Items from a data source
═══

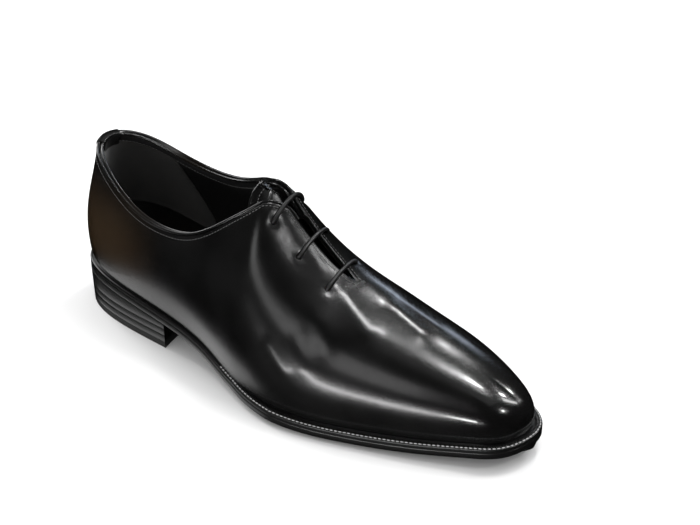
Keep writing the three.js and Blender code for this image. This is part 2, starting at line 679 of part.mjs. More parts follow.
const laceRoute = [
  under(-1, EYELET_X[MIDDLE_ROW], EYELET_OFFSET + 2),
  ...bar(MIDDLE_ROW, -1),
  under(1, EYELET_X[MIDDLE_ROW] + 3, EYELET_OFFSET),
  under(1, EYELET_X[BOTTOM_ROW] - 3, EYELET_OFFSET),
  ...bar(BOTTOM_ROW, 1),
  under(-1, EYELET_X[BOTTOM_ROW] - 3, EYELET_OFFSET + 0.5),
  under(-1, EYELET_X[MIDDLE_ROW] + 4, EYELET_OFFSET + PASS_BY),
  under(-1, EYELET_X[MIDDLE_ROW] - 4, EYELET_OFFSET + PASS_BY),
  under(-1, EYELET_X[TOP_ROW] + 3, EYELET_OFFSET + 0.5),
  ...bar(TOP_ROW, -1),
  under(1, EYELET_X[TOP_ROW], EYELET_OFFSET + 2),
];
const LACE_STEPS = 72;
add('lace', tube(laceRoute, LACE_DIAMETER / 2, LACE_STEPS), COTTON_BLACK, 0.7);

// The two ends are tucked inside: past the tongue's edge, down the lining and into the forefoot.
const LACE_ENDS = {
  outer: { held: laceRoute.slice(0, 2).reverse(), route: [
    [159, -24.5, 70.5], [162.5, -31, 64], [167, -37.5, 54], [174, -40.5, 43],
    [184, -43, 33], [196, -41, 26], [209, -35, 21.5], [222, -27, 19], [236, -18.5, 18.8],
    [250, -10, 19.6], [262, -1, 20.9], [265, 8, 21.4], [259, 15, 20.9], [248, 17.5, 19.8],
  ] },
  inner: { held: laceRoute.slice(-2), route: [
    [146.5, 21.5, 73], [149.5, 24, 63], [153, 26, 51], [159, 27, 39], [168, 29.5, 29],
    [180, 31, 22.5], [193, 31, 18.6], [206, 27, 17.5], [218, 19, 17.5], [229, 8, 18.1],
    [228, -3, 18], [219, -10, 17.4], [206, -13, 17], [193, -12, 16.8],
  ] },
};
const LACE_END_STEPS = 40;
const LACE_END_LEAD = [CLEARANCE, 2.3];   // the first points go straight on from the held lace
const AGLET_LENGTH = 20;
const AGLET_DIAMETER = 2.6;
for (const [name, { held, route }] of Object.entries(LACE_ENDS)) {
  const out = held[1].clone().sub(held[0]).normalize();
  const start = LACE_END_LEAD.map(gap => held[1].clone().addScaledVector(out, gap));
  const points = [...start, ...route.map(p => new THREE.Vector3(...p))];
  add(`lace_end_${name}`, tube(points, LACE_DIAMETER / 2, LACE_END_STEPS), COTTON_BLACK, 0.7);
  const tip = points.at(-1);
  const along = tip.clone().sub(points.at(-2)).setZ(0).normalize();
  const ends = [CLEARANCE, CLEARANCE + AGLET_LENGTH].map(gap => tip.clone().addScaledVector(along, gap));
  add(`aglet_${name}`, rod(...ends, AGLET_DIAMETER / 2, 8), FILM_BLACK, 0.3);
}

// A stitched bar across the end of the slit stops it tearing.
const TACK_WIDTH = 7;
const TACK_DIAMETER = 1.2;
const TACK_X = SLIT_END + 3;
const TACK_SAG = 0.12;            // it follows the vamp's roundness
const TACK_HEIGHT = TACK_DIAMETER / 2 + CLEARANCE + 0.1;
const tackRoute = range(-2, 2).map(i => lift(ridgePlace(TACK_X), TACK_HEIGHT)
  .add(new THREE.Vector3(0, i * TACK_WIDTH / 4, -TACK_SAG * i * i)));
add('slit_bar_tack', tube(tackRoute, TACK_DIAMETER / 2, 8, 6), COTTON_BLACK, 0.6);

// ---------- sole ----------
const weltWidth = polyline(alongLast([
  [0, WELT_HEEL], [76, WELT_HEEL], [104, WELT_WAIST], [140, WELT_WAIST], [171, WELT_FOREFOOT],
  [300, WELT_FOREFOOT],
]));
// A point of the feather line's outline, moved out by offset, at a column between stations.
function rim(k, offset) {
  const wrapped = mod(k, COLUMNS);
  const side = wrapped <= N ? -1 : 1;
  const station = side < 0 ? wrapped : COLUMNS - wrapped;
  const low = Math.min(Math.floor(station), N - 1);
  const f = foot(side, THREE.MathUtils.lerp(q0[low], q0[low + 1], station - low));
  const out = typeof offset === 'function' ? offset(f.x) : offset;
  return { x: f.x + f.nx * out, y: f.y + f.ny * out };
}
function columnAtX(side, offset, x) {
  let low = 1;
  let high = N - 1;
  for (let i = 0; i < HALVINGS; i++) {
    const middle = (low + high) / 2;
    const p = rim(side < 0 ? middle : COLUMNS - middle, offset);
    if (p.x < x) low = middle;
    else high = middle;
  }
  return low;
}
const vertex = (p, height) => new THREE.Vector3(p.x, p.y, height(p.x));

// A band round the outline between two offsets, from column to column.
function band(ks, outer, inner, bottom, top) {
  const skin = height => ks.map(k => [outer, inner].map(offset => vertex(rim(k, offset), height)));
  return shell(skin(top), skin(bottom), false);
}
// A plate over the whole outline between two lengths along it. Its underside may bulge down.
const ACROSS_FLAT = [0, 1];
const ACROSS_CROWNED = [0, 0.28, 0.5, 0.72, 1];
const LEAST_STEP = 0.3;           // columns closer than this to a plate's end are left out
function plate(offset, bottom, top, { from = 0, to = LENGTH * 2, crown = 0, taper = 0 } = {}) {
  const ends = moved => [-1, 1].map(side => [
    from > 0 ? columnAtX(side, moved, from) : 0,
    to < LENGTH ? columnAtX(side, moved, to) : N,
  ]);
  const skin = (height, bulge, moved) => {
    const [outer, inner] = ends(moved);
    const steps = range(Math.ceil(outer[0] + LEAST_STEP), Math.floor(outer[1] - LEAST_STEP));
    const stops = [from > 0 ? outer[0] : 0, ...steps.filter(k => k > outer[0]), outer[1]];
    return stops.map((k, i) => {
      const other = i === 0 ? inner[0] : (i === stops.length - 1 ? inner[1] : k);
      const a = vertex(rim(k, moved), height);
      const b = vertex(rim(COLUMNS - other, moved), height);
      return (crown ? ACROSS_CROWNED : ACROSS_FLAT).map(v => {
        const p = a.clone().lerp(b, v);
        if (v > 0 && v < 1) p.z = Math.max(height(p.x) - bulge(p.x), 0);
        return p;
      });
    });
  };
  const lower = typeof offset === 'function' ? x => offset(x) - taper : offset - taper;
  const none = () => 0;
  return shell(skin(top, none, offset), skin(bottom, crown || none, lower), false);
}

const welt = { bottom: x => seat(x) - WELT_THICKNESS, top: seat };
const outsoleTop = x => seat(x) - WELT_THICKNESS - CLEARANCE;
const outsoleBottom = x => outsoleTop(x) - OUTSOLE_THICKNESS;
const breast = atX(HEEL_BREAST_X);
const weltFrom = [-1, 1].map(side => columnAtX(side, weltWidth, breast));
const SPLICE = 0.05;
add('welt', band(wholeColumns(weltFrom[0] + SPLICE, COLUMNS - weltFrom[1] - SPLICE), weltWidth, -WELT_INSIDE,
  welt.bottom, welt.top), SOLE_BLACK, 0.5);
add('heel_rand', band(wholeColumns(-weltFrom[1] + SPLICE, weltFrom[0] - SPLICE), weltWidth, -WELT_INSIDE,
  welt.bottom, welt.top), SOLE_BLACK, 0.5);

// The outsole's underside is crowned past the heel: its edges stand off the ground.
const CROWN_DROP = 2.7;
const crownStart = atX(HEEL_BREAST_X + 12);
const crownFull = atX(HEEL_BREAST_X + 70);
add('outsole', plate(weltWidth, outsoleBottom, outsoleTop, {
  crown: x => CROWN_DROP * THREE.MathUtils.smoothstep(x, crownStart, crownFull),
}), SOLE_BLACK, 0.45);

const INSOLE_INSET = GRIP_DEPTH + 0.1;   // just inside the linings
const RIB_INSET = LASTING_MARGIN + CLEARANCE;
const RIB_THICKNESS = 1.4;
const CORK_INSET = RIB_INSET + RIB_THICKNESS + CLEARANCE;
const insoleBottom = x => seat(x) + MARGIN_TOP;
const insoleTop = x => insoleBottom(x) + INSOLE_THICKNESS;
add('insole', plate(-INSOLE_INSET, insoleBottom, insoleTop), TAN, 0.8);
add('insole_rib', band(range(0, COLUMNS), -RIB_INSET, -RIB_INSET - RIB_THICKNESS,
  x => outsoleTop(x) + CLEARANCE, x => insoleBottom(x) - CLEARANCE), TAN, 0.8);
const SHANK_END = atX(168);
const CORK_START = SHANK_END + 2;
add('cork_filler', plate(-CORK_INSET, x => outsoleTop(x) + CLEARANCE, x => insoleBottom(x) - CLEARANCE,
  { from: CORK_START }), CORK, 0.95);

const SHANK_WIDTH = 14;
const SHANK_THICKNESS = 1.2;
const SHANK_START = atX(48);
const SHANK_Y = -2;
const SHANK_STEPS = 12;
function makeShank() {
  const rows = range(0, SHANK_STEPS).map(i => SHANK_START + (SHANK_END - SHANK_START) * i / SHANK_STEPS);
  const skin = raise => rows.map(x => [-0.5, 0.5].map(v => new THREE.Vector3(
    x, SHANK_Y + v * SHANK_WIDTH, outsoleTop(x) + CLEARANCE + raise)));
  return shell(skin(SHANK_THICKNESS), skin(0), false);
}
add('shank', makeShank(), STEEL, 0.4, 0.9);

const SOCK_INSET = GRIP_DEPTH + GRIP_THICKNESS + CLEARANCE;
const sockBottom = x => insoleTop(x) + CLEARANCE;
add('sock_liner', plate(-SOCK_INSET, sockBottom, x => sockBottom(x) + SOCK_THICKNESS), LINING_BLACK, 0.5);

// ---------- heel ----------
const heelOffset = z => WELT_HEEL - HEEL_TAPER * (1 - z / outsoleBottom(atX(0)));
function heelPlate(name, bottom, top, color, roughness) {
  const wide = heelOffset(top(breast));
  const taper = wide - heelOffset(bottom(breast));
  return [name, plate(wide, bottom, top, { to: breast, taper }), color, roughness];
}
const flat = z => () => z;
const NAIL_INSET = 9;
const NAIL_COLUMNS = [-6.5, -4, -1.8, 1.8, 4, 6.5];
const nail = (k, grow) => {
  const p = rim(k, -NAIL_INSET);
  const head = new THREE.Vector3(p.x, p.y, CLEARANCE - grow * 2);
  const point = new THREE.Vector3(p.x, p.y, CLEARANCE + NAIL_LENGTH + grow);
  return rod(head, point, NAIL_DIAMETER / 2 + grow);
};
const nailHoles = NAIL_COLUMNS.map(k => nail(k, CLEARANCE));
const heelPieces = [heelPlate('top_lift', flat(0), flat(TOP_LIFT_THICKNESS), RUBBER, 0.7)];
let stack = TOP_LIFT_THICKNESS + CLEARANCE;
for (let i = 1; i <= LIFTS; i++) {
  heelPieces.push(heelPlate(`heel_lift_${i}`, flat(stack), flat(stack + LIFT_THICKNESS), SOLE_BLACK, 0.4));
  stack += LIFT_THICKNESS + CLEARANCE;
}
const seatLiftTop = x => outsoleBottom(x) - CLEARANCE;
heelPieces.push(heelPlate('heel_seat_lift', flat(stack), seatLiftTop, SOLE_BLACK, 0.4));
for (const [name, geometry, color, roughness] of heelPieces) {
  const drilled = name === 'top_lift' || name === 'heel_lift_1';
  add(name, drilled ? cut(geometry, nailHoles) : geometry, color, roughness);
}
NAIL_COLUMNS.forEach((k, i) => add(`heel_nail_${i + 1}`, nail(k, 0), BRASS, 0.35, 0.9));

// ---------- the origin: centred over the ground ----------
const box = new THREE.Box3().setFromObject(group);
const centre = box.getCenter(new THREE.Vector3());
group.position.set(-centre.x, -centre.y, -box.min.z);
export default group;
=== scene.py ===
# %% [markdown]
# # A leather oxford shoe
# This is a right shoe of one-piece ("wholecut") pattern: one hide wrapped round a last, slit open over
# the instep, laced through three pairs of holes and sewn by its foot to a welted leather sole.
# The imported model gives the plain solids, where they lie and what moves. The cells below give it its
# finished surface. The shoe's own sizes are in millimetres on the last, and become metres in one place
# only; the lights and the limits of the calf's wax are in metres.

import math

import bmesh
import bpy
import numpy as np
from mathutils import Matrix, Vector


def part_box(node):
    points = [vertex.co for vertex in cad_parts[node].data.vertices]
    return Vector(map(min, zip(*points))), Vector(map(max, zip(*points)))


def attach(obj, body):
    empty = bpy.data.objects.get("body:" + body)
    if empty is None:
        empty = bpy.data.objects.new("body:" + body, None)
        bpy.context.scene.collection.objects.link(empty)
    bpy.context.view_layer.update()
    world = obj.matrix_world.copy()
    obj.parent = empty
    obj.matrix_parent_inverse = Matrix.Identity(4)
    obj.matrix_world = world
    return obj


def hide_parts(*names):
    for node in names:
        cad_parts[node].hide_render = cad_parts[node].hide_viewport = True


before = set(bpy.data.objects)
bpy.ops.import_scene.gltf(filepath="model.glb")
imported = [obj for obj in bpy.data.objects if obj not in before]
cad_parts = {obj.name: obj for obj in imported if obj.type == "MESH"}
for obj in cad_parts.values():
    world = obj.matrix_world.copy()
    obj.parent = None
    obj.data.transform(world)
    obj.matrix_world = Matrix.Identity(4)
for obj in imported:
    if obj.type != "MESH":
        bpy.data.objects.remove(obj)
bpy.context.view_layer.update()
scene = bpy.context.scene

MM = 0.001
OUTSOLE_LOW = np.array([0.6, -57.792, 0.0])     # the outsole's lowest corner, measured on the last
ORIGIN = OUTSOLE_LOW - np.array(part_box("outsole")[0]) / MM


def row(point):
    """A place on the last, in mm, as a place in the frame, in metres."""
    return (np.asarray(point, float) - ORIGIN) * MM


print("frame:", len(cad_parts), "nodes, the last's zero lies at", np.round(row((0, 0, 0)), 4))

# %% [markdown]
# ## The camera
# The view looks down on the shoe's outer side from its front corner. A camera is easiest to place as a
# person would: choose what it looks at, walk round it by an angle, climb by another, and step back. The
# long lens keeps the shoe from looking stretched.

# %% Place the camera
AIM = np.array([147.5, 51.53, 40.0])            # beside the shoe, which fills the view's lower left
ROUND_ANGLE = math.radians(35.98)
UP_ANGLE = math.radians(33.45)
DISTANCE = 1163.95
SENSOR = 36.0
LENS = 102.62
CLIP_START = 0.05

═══

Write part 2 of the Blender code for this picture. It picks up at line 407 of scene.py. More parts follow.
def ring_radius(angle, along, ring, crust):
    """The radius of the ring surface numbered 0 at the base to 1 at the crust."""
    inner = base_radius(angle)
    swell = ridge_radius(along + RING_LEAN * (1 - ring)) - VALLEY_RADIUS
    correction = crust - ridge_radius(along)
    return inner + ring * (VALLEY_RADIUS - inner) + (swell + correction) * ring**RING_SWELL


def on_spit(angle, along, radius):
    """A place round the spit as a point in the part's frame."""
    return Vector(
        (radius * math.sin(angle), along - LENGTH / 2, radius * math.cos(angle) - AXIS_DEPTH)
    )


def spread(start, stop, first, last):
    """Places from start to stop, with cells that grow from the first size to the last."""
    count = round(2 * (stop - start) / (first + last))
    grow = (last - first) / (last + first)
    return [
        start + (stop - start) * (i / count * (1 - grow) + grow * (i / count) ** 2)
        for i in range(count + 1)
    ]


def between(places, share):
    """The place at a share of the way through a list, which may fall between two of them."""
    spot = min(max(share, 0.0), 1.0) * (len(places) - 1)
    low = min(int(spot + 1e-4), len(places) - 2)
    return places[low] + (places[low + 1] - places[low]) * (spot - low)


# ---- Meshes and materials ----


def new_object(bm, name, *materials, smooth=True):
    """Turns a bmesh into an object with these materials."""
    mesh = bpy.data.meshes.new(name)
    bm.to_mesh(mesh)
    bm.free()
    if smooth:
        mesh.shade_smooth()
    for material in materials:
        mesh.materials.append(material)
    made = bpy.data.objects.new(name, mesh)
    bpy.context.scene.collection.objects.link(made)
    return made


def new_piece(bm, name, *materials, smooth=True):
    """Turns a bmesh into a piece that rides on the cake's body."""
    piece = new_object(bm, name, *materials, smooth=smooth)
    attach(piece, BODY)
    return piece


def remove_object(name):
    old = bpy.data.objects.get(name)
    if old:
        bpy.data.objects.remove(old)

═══

Task brief
In the listing above, find each line with the word "context" and copy it.

Solved exercise
        bpy.context.scene.collection.objects.link(empty)
    bpy.context.view_layer.update()
bpy.context.view_layer.update()
scene = bpy.context.scene
    bpy.context.scene.collection.objects.link(made)